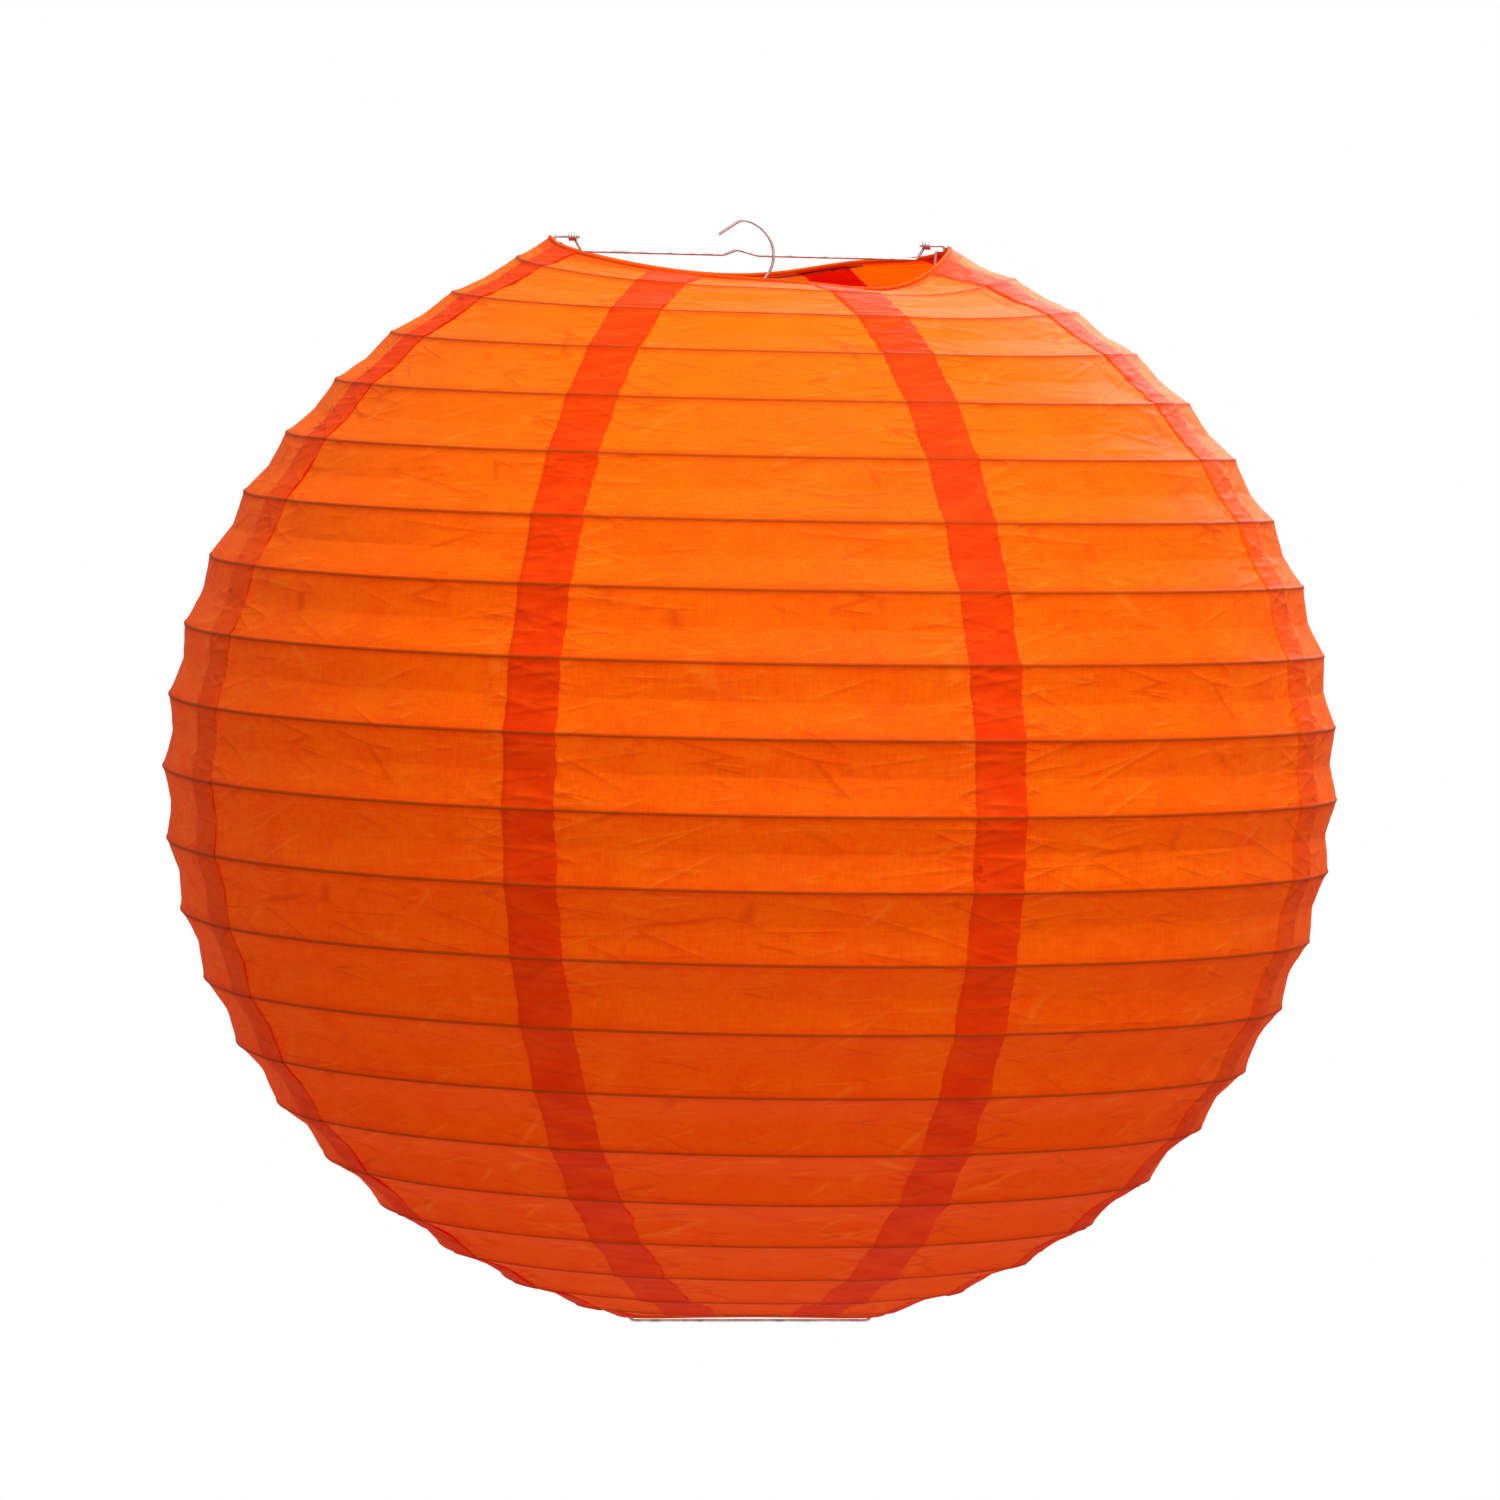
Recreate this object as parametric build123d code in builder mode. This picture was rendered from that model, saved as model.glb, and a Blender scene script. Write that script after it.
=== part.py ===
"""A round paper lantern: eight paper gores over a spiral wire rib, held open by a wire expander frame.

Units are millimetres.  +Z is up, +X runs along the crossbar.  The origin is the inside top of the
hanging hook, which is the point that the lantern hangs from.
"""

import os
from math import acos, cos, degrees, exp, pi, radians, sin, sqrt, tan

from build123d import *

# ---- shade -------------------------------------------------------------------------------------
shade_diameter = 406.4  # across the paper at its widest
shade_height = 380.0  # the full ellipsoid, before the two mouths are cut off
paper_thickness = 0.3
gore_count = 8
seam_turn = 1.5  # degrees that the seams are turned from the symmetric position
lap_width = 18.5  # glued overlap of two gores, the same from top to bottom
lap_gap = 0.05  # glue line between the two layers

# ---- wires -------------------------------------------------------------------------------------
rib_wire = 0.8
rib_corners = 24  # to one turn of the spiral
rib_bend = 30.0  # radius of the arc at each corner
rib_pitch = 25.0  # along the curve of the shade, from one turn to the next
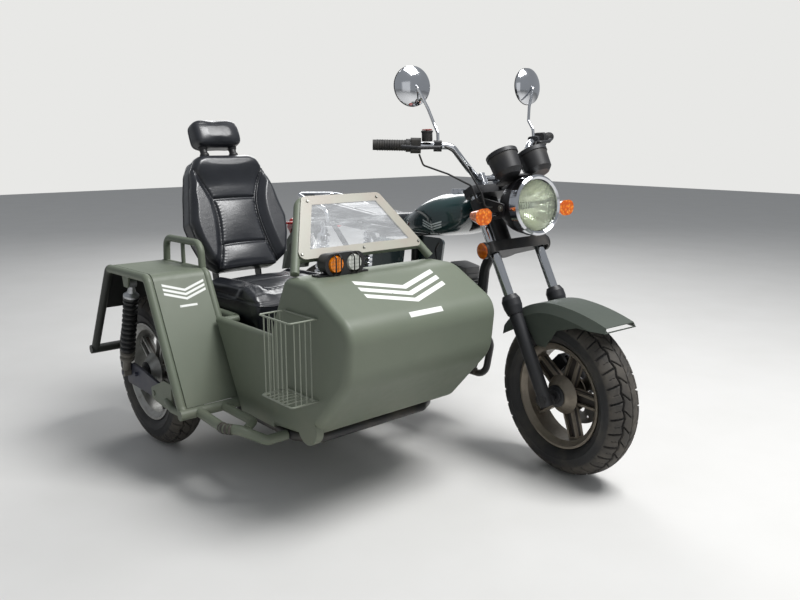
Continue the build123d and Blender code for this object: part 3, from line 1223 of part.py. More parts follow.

---

§ STATED TASK: Repeat every entry exactly, please.

§ WRITTEN RESPONSE:
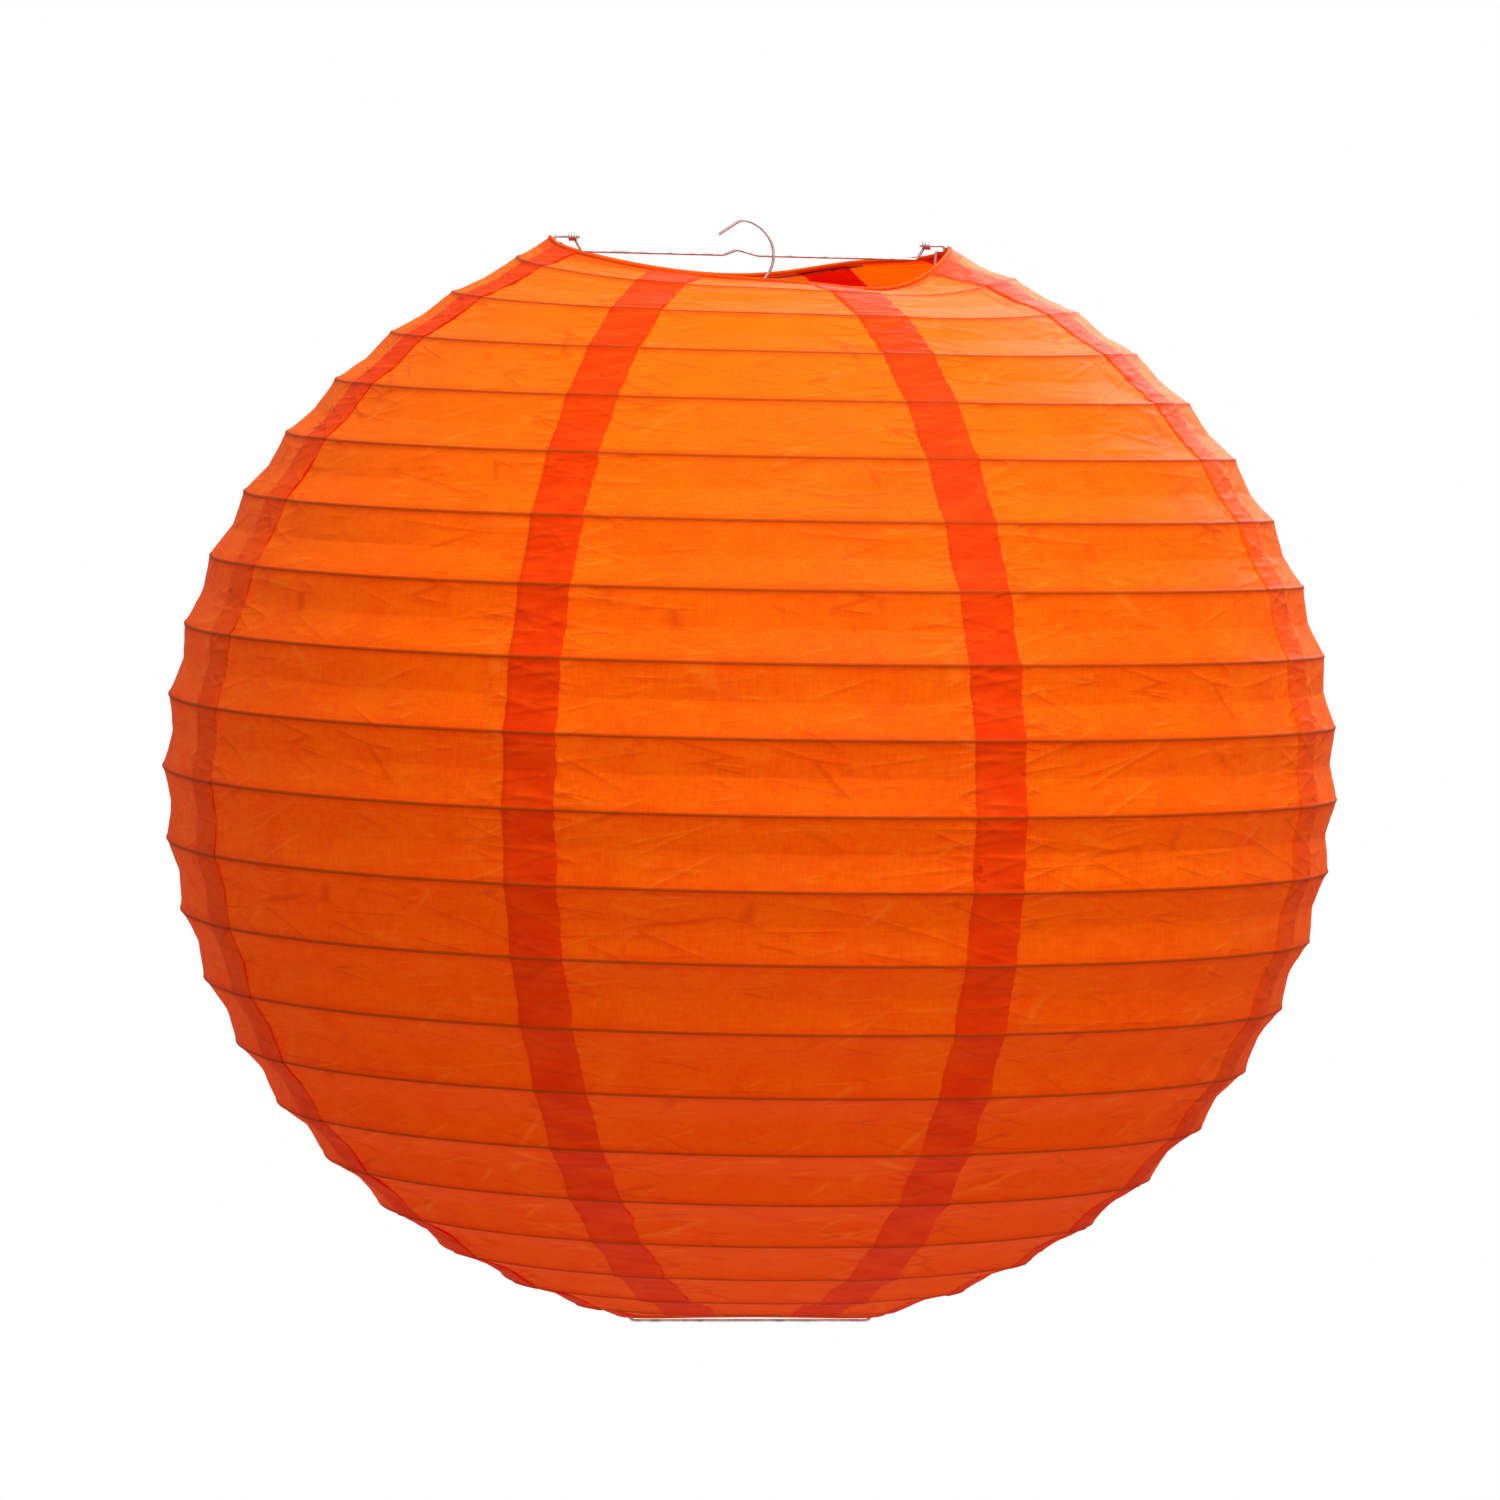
Recreate this object as parametric build123d code in builder mode. This picture was rendered from that model, saved as model.glb, and a Blender scene script. Write that script after it.
=== part.py ===
"""A round paper lantern: eight paper gores over a spiral wire rib, held open by a wire expander frame.

Units are millimetres.  +Z is up, +X runs along the crossbar.  The origin is the inside top of the
hanging hook, which is the point that the lantern hangs from.
"""

import os
from math import acos, cos, degrees, exp, pi, radians, sin, sqrt, tan

from build123d import *

# ---- shade -------------------------------------------------------------------------------------
shade_diameter = 406.4  # across the paper at its widest
shade_height = 380.0  # the full ellipsoid, before the two mouths are cut off
paper_thickness = 0.3
gore_count = 8
seam_turn = 1.5  # degrees that the seams are turned from the symmetric position
lap_width = 18.5  # glued overlap of two gores, the same from top to bottom
lap_gap = 0.05  # glue line between the two layers

# ---- wires -------------------------------------------------------------------------------------
rib_wire = 0.8
rib_corners = 24  # to one turn of the spiral
rib_bend = 30.0  # radius of the arc at each corner
rib_pitch = 25.0  # along the curve of the shade, from one turn to the next
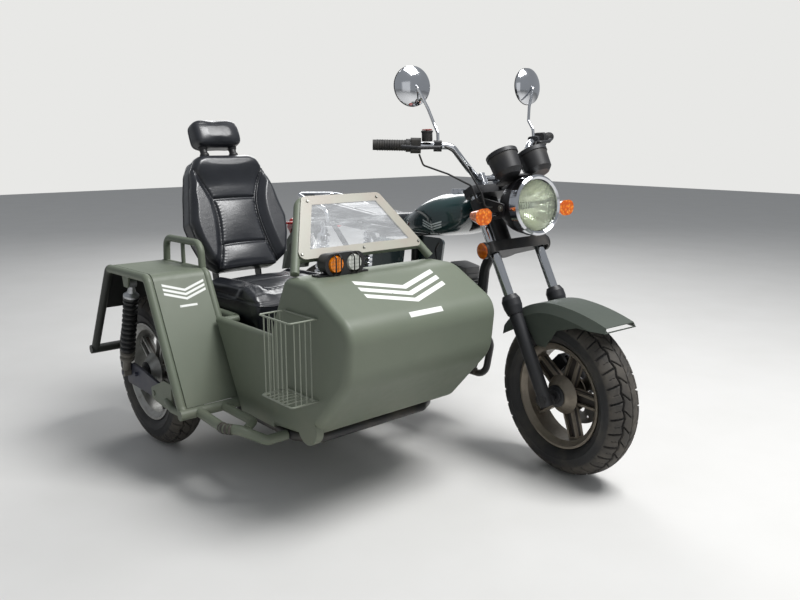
Continue the build123d and Blender code for this object: part 3, from line 1223 of part.py. More parts follow.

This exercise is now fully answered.